*Given request*: Give back the full material, exactly as it reads.

+ + + + +

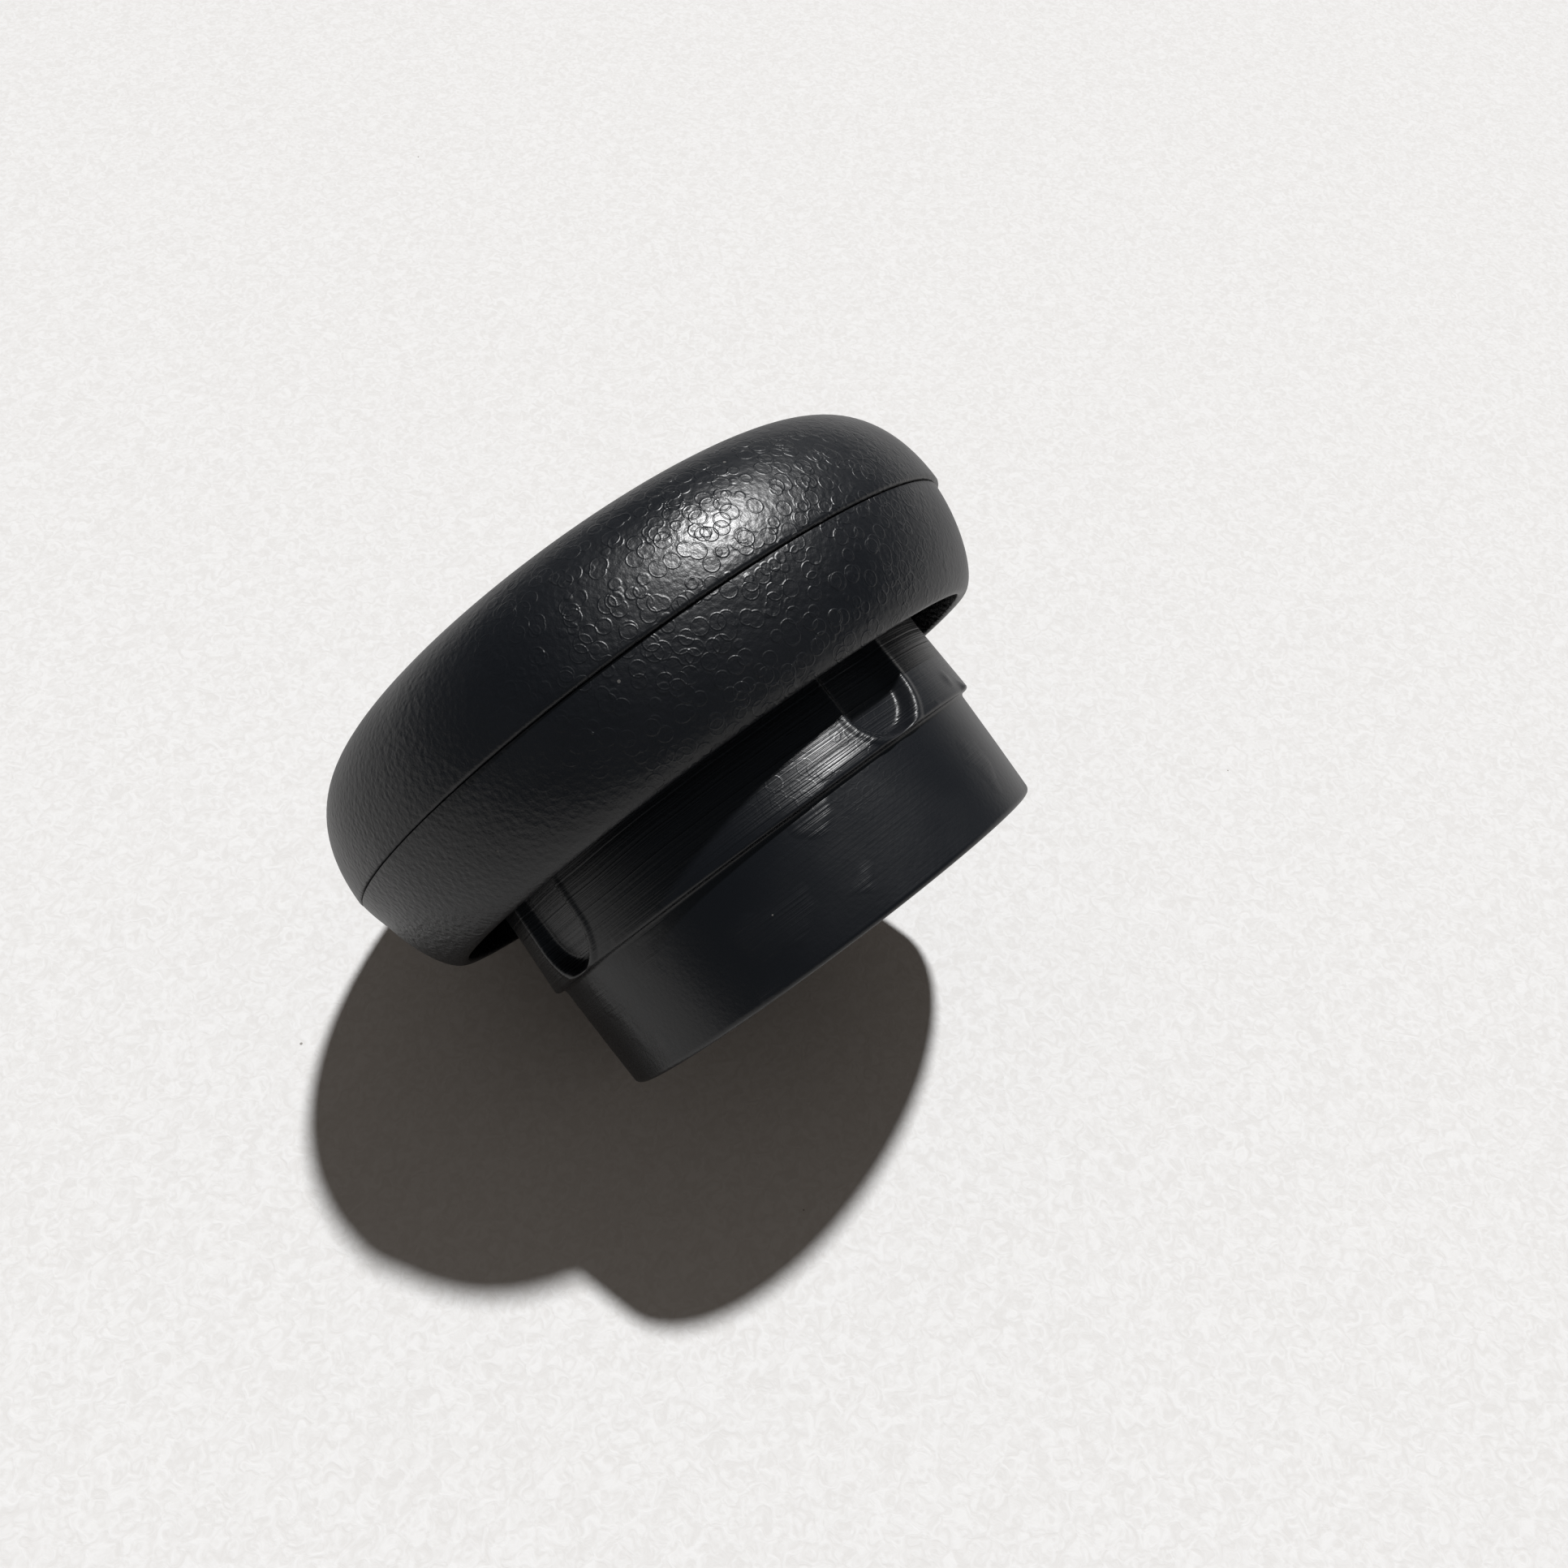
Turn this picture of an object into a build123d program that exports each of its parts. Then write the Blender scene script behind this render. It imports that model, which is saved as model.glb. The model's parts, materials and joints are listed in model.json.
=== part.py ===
from build123d import *
from math import cos, radians, sin
import os

os.makedirs("parts", exist_ok=True)

# A desk cable grommet. z = 0 is the desk's top face, the Z axis is the hole's axis,
# the rim stands above the desk and the collar goes down into the hole. Millimetres.

# Rim: a hollow bun made of an upper and a lower shell that meet at a seam.
rim_radius = 30.0
rim_height = 19.0
seam_height = 8.5
shell_wall = 2.0
seam_step = 0.4          # the upper shell's edge stands proud of the lower shell
seam_gap = 0.2
seam_spigot = 1.6        # height of the lower shell's ring inside the upper shell
ring_wall = 1.6          # wall of that ring
shoulder_fullness = 2.33  # power of the superellipse: 2 is an ellipse, 1 a straight chamfer
underside_fullness = 1.63
lip_gap = 3.9            # from the collar out to the lower shell's lip
lip_land = 0.6           # flat ring under the lip that sits on the desk
lip_height = 1.8         # upright inner side of the lip
edge_round = 0.3
near = 0.01              # how close a chosen edge lies to the place it is chosen by

# Collar: the sleeve in the desk's hole.
collar_radius = 21.7
collar_wall = 3.1
collar_depth = 16.5
band_depth = 6.6
band_step = 0.85
band_round = 0.3
collar_draft = 0.2       # how much the lower part narrows on its radius
tip_round = 0.45
neck_relief = 0.35       # the collar is thinner above the desk, inside the rim
neck_height = 0.2
flange_thickness = 1.6
flange_width = 3.5
register_wall = 1.4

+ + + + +

*Written solution*:
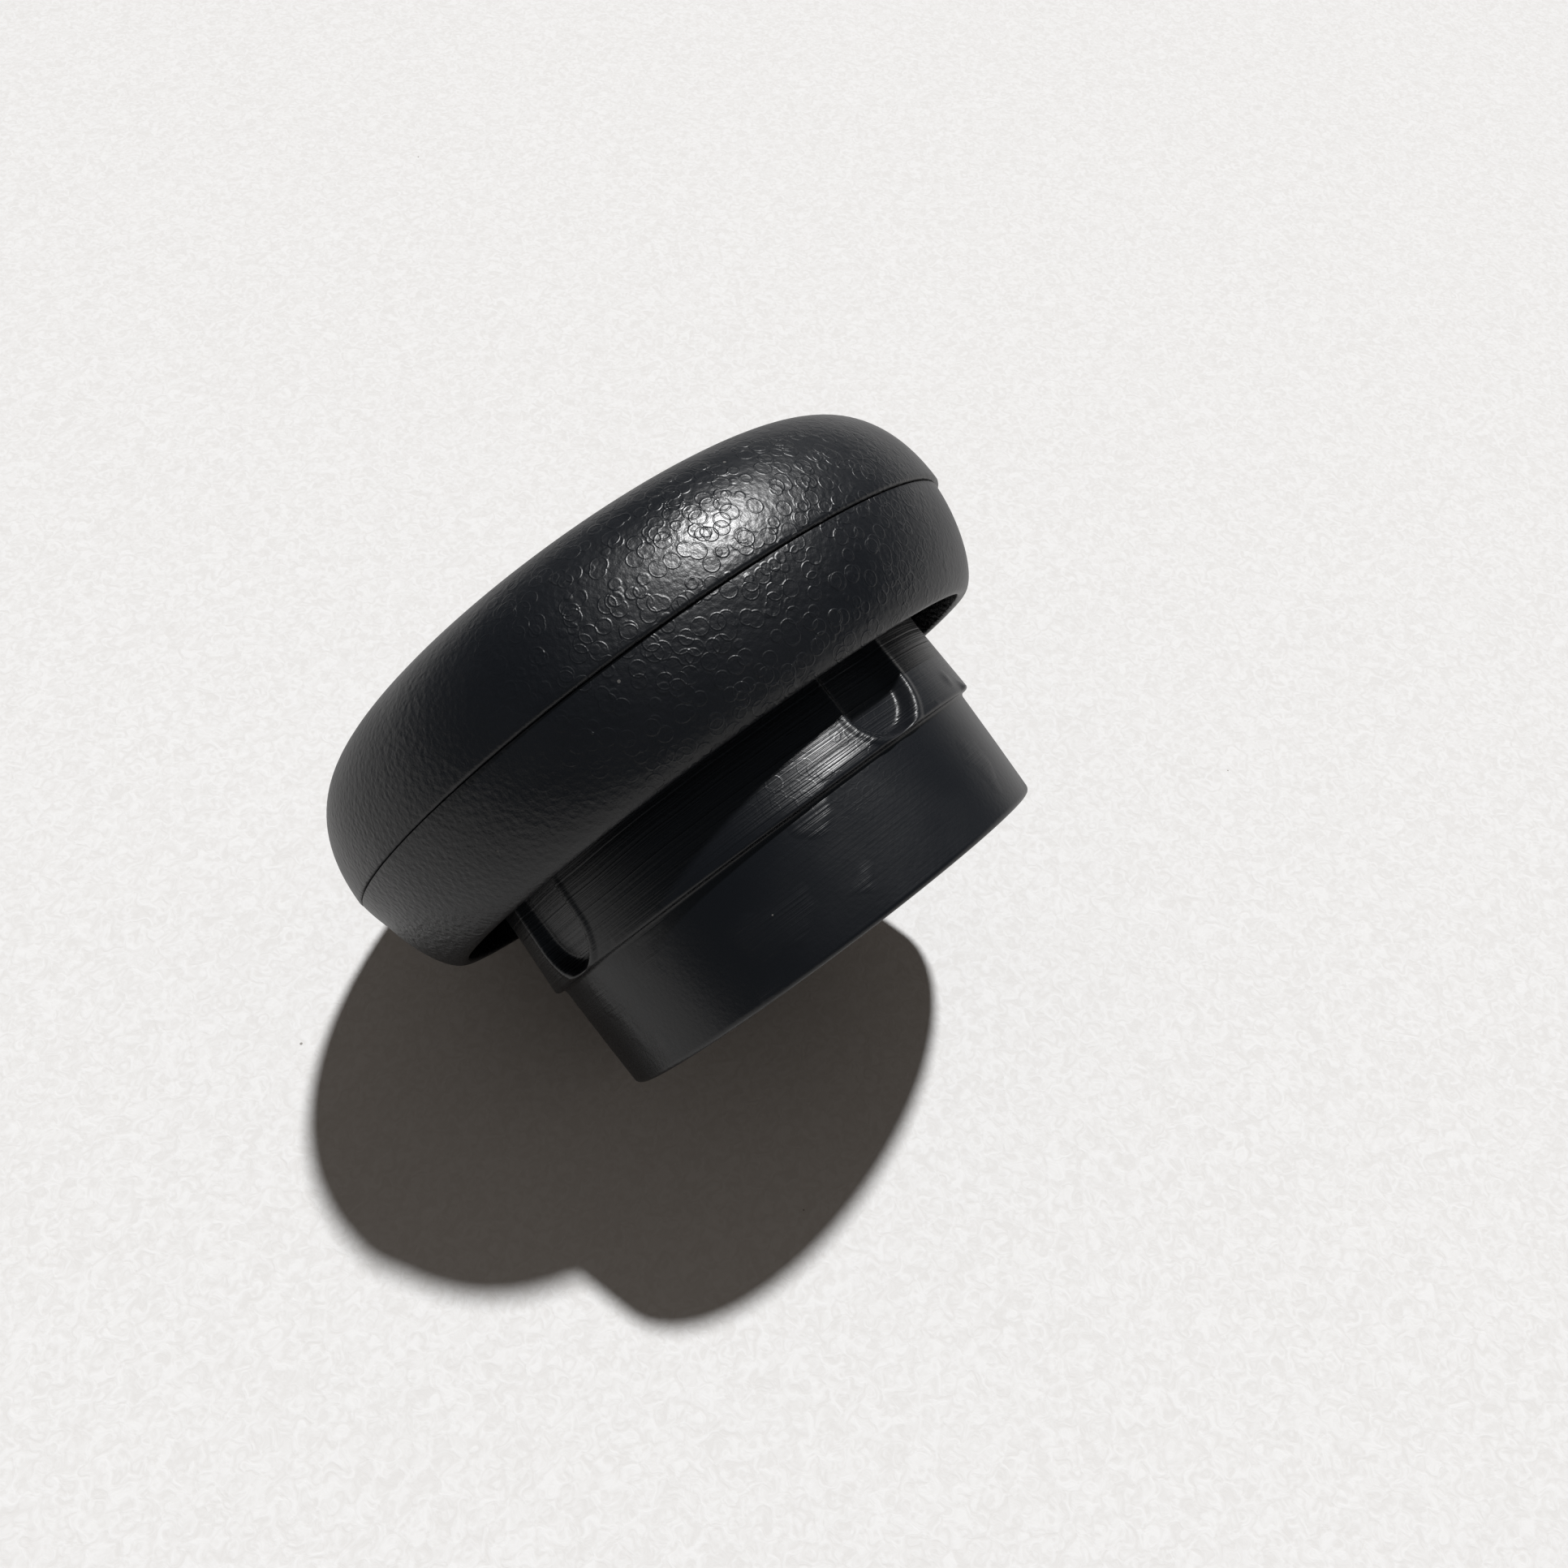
Turn this picture of an object into a build123d program that exports each of its parts. Then write the Blender scene script behind this render. It imports that model, which is saved as model.glb. The model's parts, materials and joints are listed in model.json.
=== part.py ===
from build123d import *
from math import cos, radians, sin
import os

os.makedirs("parts", exist_ok=True)

# A desk cable grommet. z = 0 is the desk's top face, the Z axis is the hole's axis,
# the rim stands above the desk and the collar goes down into the hole. Millimetres.

# Rim: a hollow bun made of an upper and a lower shell that meet at a seam.
rim_radius = 30.0
rim_height = 19.0
seam_height = 8.5
shell_wall = 2.0
seam_step = 0.4          # the upper shell's edge stands proud of the lower shell
seam_gap = 0.2
seam_spigot = 1.6        # height of the lower shell's ring inside the upper shell
ring_wall = 1.6          # wall of that ring
shoulder_fullness = 2.33  # power of the superellipse: 2 is an ellipse, 1 a straight chamfer
underside_fullness = 1.63
lip_gap = 3.9            # from the collar out to the lower shell's lip
lip_land = 0.6           # flat ring under the lip that sits on the desk
lip_height = 1.8         # upright inner side of the lip
edge_round = 0.3
near = 0.01              # how close a chosen edge lies to the place it is chosen by

# Collar: the sleeve in the desk's hole.
collar_radius = 21.7
collar_wall = 3.1
collar_depth = 16.5
band_depth = 6.6
band_step = 0.85
band_round = 0.3
collar_draft = 0.2       # how much the lower part narrows on its radius
tip_round = 0.45
neck_relief = 0.35       # the collar is thinner above the desk, inside the rim
neck_height = 0.2
flange_thickness = 1.6
flange_width = 3.5
register_wall = 1.4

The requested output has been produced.